Mimpi itu ingin kembali menciptakan keindahan dan keagungan kehidupan Islam Madinah masa Nabi Muhammad dan kepemimpinan para klalifah awal Islam yang dipuji Robert N Bellah dengan pernyataan, tatanan sosial masa Madinah terlampau modern untuk ukuran zamannya. Lantaran tipisnya sumberdaya infrastuktur politik yang dimiliki, rekayasa demokrasi gagal diwujudkan (Bellah, 2000:213).

Tapi tidak sedikitpun mimpi tersebut terwujud, meski pun pioner pemikir modern Islam; Muhammad Abduh dan Rasyid Ridho telah membuka jalan bagi terjadinya Islamic Renaissance dengan mengupayakan penyatuan modernisme Barat dan tradisi Islam pada fase kedua kebangkitan Islam Arab yang terjadi antara tahun 1870 hingga 1900. Abduh dan Ridho berupaya menafsirkan ulang Islam agar senantiasa sesuai dengan kehidupan modern.

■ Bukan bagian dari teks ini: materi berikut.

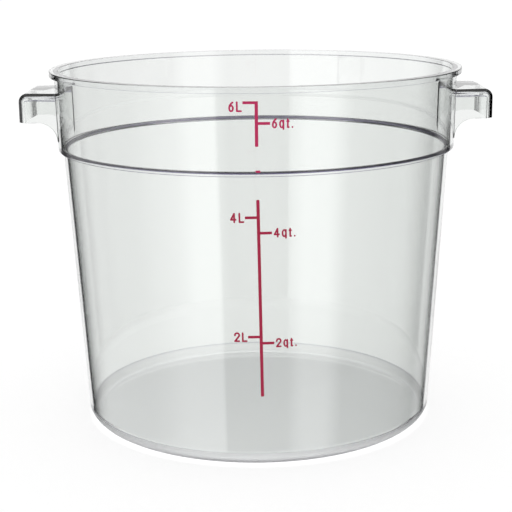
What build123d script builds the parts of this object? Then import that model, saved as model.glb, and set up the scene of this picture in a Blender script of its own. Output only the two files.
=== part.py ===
"""Clear round dough proofing container with two ear handles and a printed volume scale.

Millimetres, +Z up. The origin is the centre of the flat underside, the handles lie
along X and the printed scale faces -Y. The tub with its handles is one moulding, and
each printed mark is a thin layer of ink of its own on the outside of the wall.
"""

import os
from math import cos, radians, sin

from build123d import *

# Tub, outside: the rim sets the width, and each part below it is drawn in by its own step
tub_height = 196.0
rim_radius = 112.8
rim_width = 2.6
rim_thickness = 2.9
band_height = 41.6
band_draft = 0.9
ledge_width = 2.7
wall_draft = 9.1

# Tub, material and corners
wall = 2.2
floor = 2.6
foot_corner = 7.0
rim_corner = 0.5
rim_root_corner = 0.8
ledge_corner = 0.6
ledge_root_corner = 0.5

# Handles, measured from the edge and the top of the rim
handle_projection = 15.1
handle_width = 47.0
handle_drop = 11.8
handle_depth = 15.6
handle_plate = 2.4
handle_lip = 2.9
handle_web = 2.3
handle_corner = 4.6
handle_lip_corner = 1.8
handle_edge_round = 0.7
handle_inside_corner = 2.0
handle_sweep_radius = 10.5

# Printed scale
ink_thickness = 0.12
ink_gap = 0.03
stem_width = 1.6
tick_length = 5.7
tick_thickness = 1.35
upper_stem_offset = 0.15
lower_stem_offset = 0.45
lower_scale_lean = 0.75
litre_caption_gap = 0.3
quart_caption_gap = 0.8
litre_digit_height = 5.1
quart_digit_height = 4.85
dab_offset = 0.65
dab_width = 2.5
dab_height = 1.1

# Heights of the marks, as shares of the band above the ledge and of the wall below it
upper_mark_shares = {"6L": 0.822, "6qt.": 0.584}
lower_mark_shares = {"4L": 0.857, "4qt.": 0.806, "2L": 0.459, "2qt.": 0.437}
upper_stem_foot_share = 0.317
lower_stem_top_share = 0.9145
lower_stem_foot_share = 0.252

# Rounding of the lower line's top end, as a share of its width
stem_round_share = 0.4

# Lettering, as shares of the height of a digit
pen_share = 0.175
glyph_gap_share = 0.19
glyph_width_shares = {"2": 0.57, "4": 0.62, "6": 0.52, "L": 0.55, "q": 0.51, "t": 0.33, ".": 0.175}

# Strokes of each character, as shares of the box that the middle of the pen runs in:
# straight lines through points, arcs through three points, and closed bowls that stand
# on the line, as wide as the box and as high as their share
line_stroke_shares = {
    "2": [[(0.93, 0.58), (0, 0), (1, 0)]],
    "4": [[(1, 0.28), (0, 0.28), (0.7, 1)], [(0.7, 1), (0.7, 0)]],
    "L": [[(0, 1), (0, 0), (1, 0)]],
    "q": [[(1, 0.8), (1, -0.2)]],
    "t": [[(0.4, 0.92), (0.4, 0), (1, 0)], [(0, 0.72), (1, 0.72)]],
}
arc_stroke_shares = {
    "2": [[(0, 0.72), (0.47, 1), (0.93, 0.58)]],
    "6": [[(0, 0.31), (0.24, 0.69), (0.9, 0.98)]],
}
bowl_height_shares = {"6": 0.62, "q": 0.8}

# One overrun serves every cut
overrun = 1.0

# Worked out from the sizes above
band_top_radius = rim_radius - rim_width
band_foot_radius = band_top_radius - band_draft
wall_top_radius = band_foot_radius - ledge_width
wall_foot_radius = wall_top_radius - wall_draft
ledge_height = tub_height - band_height
rim_foot = tub_height - rim_thickness
inner_ledge = ledge_height + wall
handle_reach = rim_radius + handle_projection
handle_half_width = handle_width / 2
handle_top_height = tub_height - handle_drop
handle_foot_height = handle_top_height - handle_depth


def wall_radius(height):
    """Outside radius of the wall below the ledge."""
    return wall_foot_radius + wall_draft * height / ledge_height


def band_radius(height):
    """Outside radius of the band above the ledge."""
    return band_foot_radius + band_draft * (height - ledge_height) / band_height


def keep(node, name):
    """Label a finished piece and write it to its own file."""
    node.part.label = name
    export_step(node.part, f"parts/{name}.step")


os.makedirs("parts", exist_ok=True)

# Space under a handle for the fingers: open below, closed by the lip and the two webs
hollow_foot = handle_foot_height - handle_sweep_radius - overrun
with BuildPart() as finger_space:
    with BuildSketch(Plane.XZ):
        with BuildLine():
            FilletPolyline(
                (0, hollow_foot),
                (handle_reach - handle_lip, hollow_foot),
                (handle_reach - handle_lip, handle_top_height - handle_plate),
                (0, handle_top_height - handle_plate),
                radius=[0, 0, handle_inside_corner, 0],
                close=True,
            )
        make_face()
    extrude(amount=handle_half_width - handle_web, both=True)
    fillet(finger_space.edges().filter_by(Axis.Z).group_by(Axis.X)[-1], handle_inside_corner)

# Places on the outline of a handle, which sweeps down into the band in a hollow arc
sweep_foot = handle_foot_height - handle_sweep_radius
sweep_root = (band_radius(sweep_foot) - wall, sweep_foot)
sweep_end = (sweep_root[0] + handle_sweep_radius, handle_foot_height)
lip_corner_start = (handle_reach - handle_lip_corner, handle_foot_height)
lip_corner_end = (handle_reach, handle_foot_height + handle_lip_corner)
top_corner_start = (handle_reach, handle_top_height - handle_corner)
top_corner_end = (handle_reach - handle_corner, handle_top_height)

# Outline of the round body, outside and inside, each with its corner radii
outer_outline = [
    (0, 0),
    (wall_foot_radius, 0),
    (wall_top_radius, ledge_height),
    (band_foot_radius, ledge_height),
    (band_radius(rim_foot), rim_foot),
    (rim_radius, rim_foot),
    (rim_radius, tub_height),
    (0, tub_height),
]
outer_corners = [0, foot_corner, ledge_root_corner, ledge_corner]
outer_corners += [rim_root_corner, rim_corner, rim_corner, 0]
inner_outline = [
    (0, floor),
    (wall_radius(floor) - wall, floor),
    (wall_top_radius - wall, inner_ledge),
    (band_radius(inner_ledge) - wall, inner_ledge),
    (band_top_radius - wall, tub_height),
    (band_top_radius - wall, tub_height + overrun),
    (0, tub_height + overrun),
]
inner_corners = [0, foot_corner - wall, ledge_corner, ledge_root_corner, 0, 0, 0]

# The tub: a pair of handles, the round body over their roots, then the hollow inside
with BuildPart() as tub:
    with BuildSketch(Plane.XZ):
        with BuildLine():
            Line(sweep_end, lip_corner_start)
            RadiusArc(lip_corner_start, lip_corner_end, -handle_lip_corner)
            Line(lip_corner_end, top_corner_start)
            RadiusArc(top_corner_start, top_corner_end, -handle_corner)
            Polyline(top_corner_end, (0, handle_top_height), (0, sweep_foot), sweep_root)
            RadiusArc(sweep_root, sweep_end, handle_sweep_radius)
        make_face()
    extrude(amount=handle_half_width, both=True)
    side_edges = tub.faces().filter_by(Axis.Y).edges()
    fillet(
        side_edges.filter_by(lambda edge: edge.center().X > 0 and edge.center().Z > sweep_foot),
        handle_edge_round,
    )
    add(finger_space.part, mode=Mode.SUBTRACT)
    mirror(about=Plane.YZ)
    with BuildSketch(Plane.XZ):
        with BuildLine():
            FilletPolyline(*outer_outline, radius=outer_corners, close=True)
        make_face()
    revolve(axis=Axis.Z)
    with BuildSketch(Plane.XZ):
        with BuildLine():
            FilletPolyline(*inner_outline, radius=inner_corners, close=True)
        make_face()
    revolve(axis=Axis.Z, mode=Mode.SUBTRACT)
keep(tub, "tub")


def ink_skin(radius_at, low, high):
    """Thin round skin just outside the wall, from one height to another."""
    near = ink_gap
    far = ink_gap + ink_thickness
    with BuildPart() as skin:
        with BuildSketch(Plane.XZ):
            with BuildLine():
                Polyline(
                    (radius_at(low) + near, low),
                    (radius_at(low) + far, low),
                    (radius_at(high) + far, high),
                    (radius_at(high) + near, high),
                    close=True,
                )
            make_face()
        revolve(axis=Axis.Z)
    return skin.part


def front_plane(offset, height, lean=0):
    """Upright plane facing the front, with its origin at an offset and a height."""
    tilt = radians(lean)
    return Plane(origin=(offset, 0, height), x_dir=(cos(tilt), 0, sin(tilt)), z_dir=(0, -1, 0))


def draw_glyph(letter, left, foot, height):
    """Draw one character with a round pen, its box's lower left corner at left, foot."""
    pen = pen_share * height
    width = glyph_width_shares[letter] * height - pen
    rise = height - pen

    def place(share):
        return left + pen / 2 + share[0] * width, foot + pen / 2 + share[1] * rise

    if letter in bowl_height_shares:
        bowl_rise = bowl_height_shares[letter] * rise
        with Locations(place((1 / 2, bowl_height_shares[letter] / 2))):
            Ellipse((width + pen) / 2, (bowl_rise + pen) / 2)
            Ellipse((width - pen) / 2, (bowl_rise - pen) / 2, mode=Mode.SUBTRACT)
    for curve, strokes in ((Polyline, line_stroke_shares), (ThreePointArc, arc_stroke_shares)):
        for points in strokes.get(letter, []):
            with BuildLine(mode=Mode.PRIVATE) as stroke:
                curve(*map(place, points))
            SlotArc(stroke.wires()[0], pen)
    if letter == ".":
        with Locations(place((0, 0))):
            Circle(pen / 2)


def caption_width(text, height):
    """Width of a caption, from the widths of its characters and the gaps between them."""
    gaps = (len(text) - 1) * glyph_gap_share
    return (sum(glyph_width_shares[letter] for letter in text) + gaps) * height


def draw_caption(text, left, foot, height):
    """Draw a caption from left to right."""
    for letter in text:
        draw_glyph(letter, left, foot, height)
        left += (glyph_width_shares[letter] + glyph_gap_share) * height


def draw_bar(left, right, low, high, end_round=0):
    """Draw an upright rectangle between two places across and two heights."""
    with Locations(((left + right) / 2, (low + high) / 2)):
        Rectangle(right - left, high - low)
    if end_round:
        fillet(vertices().group_by(Axis.Y)[-1], end_round)


def print_ink(name, plane, skin, draw, *sizes):
    """Make one printed mark: a flat drawing thrown onto the skin outside the wall."""
    with BuildPart() as mark:
        with BuildSketch(plane):
            draw(*sizes)
        extrude(amount=rim_radius)
        add(skin, mode=Mode.INTERSECT)
    keep(mark, name)


def print_marks(plane, skin, top, mark_heights):
    """Print the ticks and captions of a scale line: litres on its left, quarts on its right."""
    side = stem_width / 2
    for text, height in mark_heights.items():
        up = height - top
        if text.endswith("L"):
            label = f"{text[0]}_litre"
            digit = litre_digit_height
            tick_ends = (-side - tick_length, -side)
            left = tick_ends[0] - litre_caption_gap - caption_width(text, digit)
        else:
            label = f"{text[0]}_quart"
            digit = quart_digit_height
            tick_ends = (side, side + tick_length)
            left = tick_ends[1] + quart_caption_gap
        tick_levels = (up - tick_thickness / 2, up + tick_thickness / 2)
        print_ink(f"tick_{label}", plane, skin, draw_bar, *tick_ends, *tick_levels)
        caption_foot = min(up - digit / 2, -digit)
        print_ink(f"caption_{label}", plane, skin, draw_caption, text, left, caption_foot, digit)


# Upper scale, on the band: its line starts at the top edge of the first tick
upper_marks = {text: ledge_height + share * band_height for text, share in upper_mark_shares.items()}
upper_top = upper_marks["6L"] + tick_thickness / 2
upper_foot = ledge_height + upper_stem_foot_share * band_height
upper_stem = (-stem_width / 2, stem_width / 2, upper_foot - upper_top, 0)
upper_skin = ink_skin(band_radius, ledge_height + ledge_corner, rim_foot - rim_root_corner)
upper_plane = front_plane(upper_stem_offset, upper_top)
print_ink("scale_line_upper", upper_plane, upper_skin, draw_bar, *upper_stem)
print_marks(upper_plane, upper_skin, upper_top, upper_marks)

# Lower scale, on the wall, printed with a slight lean, its line rounded at the top
lower_marks = {text: share * ledge_height for text, share in lower_mark_shares.items()}
lower_top = lower_stem_top_share * ledge_height
lower_foot = lower_stem_foot_share * ledge_height
lower_stem = (-stem_width / 2, stem_width / 2, lower_foot - lower_top, 0)
lower_skin = ink_skin(wall_radius, foot_corner, ledge_height - ledge_root_corner)
lower_plane = front_plane(lower_stem_offset, lower_top, lower_scale_lean)
stem_round = stem_round_share * stem_width
print_ink("scale_line_lower", lower_plane, lower_skin, draw_bar, *lower_stem, stem_round)
print_marks(lower_plane, lower_skin, lower_top, lower_marks)

# Dab of ink at the foot of the band, between the two lines
dab_plane = front_plane(dab_offset, ledge_height + ledge_corner + dab_height / 2)
print_ink("ledge_dab", dab_plane, upper_skin, SlotOverall, dab_width, dab_height)

for text, height in (upper_marks | lower_marks).items():
    print(f"The {text} mark is {height:.1f} mm up")
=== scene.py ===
# %% [markdown]
# # A clear proofing tub
#
# The object is a round food storage tub moulded in one shot from clear polycarbonate, with
# a ledge, a flat rim and two ear handles, and a volume scale printed on its front in
# crimson ink. A clear object has almost no colour of its own: what makes it visible is how
# it bends and mirrors the room round it. So this lesson spends its time on three things:
# an exact shape with clean normals, a material with a few honest flaws, and a room that is
# worth reflecting.

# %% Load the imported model
from math import pi, radians, sin, tan

import bmesh
import bpy
from mathutils import Matrix


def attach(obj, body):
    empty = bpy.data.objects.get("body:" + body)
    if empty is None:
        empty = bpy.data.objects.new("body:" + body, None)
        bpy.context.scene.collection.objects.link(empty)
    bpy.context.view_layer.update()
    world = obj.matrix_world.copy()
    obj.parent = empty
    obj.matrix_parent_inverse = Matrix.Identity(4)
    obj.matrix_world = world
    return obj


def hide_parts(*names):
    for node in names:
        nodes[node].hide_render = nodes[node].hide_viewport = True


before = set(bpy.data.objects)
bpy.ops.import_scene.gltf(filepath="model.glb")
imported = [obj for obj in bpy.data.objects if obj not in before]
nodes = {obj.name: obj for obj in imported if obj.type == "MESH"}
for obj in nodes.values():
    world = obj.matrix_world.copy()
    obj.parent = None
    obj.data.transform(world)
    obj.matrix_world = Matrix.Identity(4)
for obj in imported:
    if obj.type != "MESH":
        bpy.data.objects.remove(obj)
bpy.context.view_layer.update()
scene = bpy.context.scene

# %% [markdown]
# ## The camera
#
# The photograph looks slightly down on the tub from about three quarters of a metre away,
# through a fairly long lens, so the rim shows as a flat ellipse and the walls run nearly
# straight. Matching it is a matter of measuring: the ellipses of rim, ledge and foot give
# the pitch and the distance. The frame is 512 pixels wide, so a focal length found in
# pixels becomes millimetres through the width of the sensor.

# %% Set up the camera
focal_length_pixels = 1305.7
image_pixels = 512
sensor_width = 36.0
nearest_seen = 0.01
camera_place = (-0.00074, -0.725, 0.2613)
degrees_down = 13.44
degrees_rolled = -0.635

camera_data = bpy.data.cameras.new("camera")
camera_data.sensor_width = sensor_width
camera_data.lens = focal_length_pixels / image_pixels * sensor_width
camera_data.clip_start = nearest_seen
camera = bpy.data.objects.new("camera", camera_data)
scene.collection.objects.link(camera)
camera.matrix_world = (
    Matrix.Translation(camera_place)
    @ Matrix.Rotation(radians(90 - degrees_down), 4, "X")
    @ Matrix.Rotation(radians(degrees_rolled), 4, "Z")
)
scene.camera = camera
scene.view_settings.view_transform = "Standard"
print("lens:", round(camera_data.lens, 1), "mm")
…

Alih-alih, berakhirnya kolonialisme Eropa dan mulainya dominasi militer-ekonomi Rusia dan Amerika Serikat di Timur Tengah yang diawali dengan pecahnya Perang Dunia Kedua, kembali melahirkan gerakan ‘ashabiyah nasionalisme Pan Arab dengan gagasan pokoknya, semua negara Timur Tengah yang berbahasa Arab adalah sebuah kesatuan politik, dan Islam Kafah yang diusung Ikhwanul Mislimin dengan gagasan, menjadikan Islam menjadi satu-satunya dasar yang shahih dalam pengaturan masyarakat. (Hourani, 1983: xxii).
Dari sinilah era modern pembajakan besar-besaran Islam sebagai basis otoritas dan legitimasi rezim otoriter-despotik di Timur Tengah mulai dibangun. Islam diletakan dalam kerangka politik sebagai ad-din wa ad-dawlah.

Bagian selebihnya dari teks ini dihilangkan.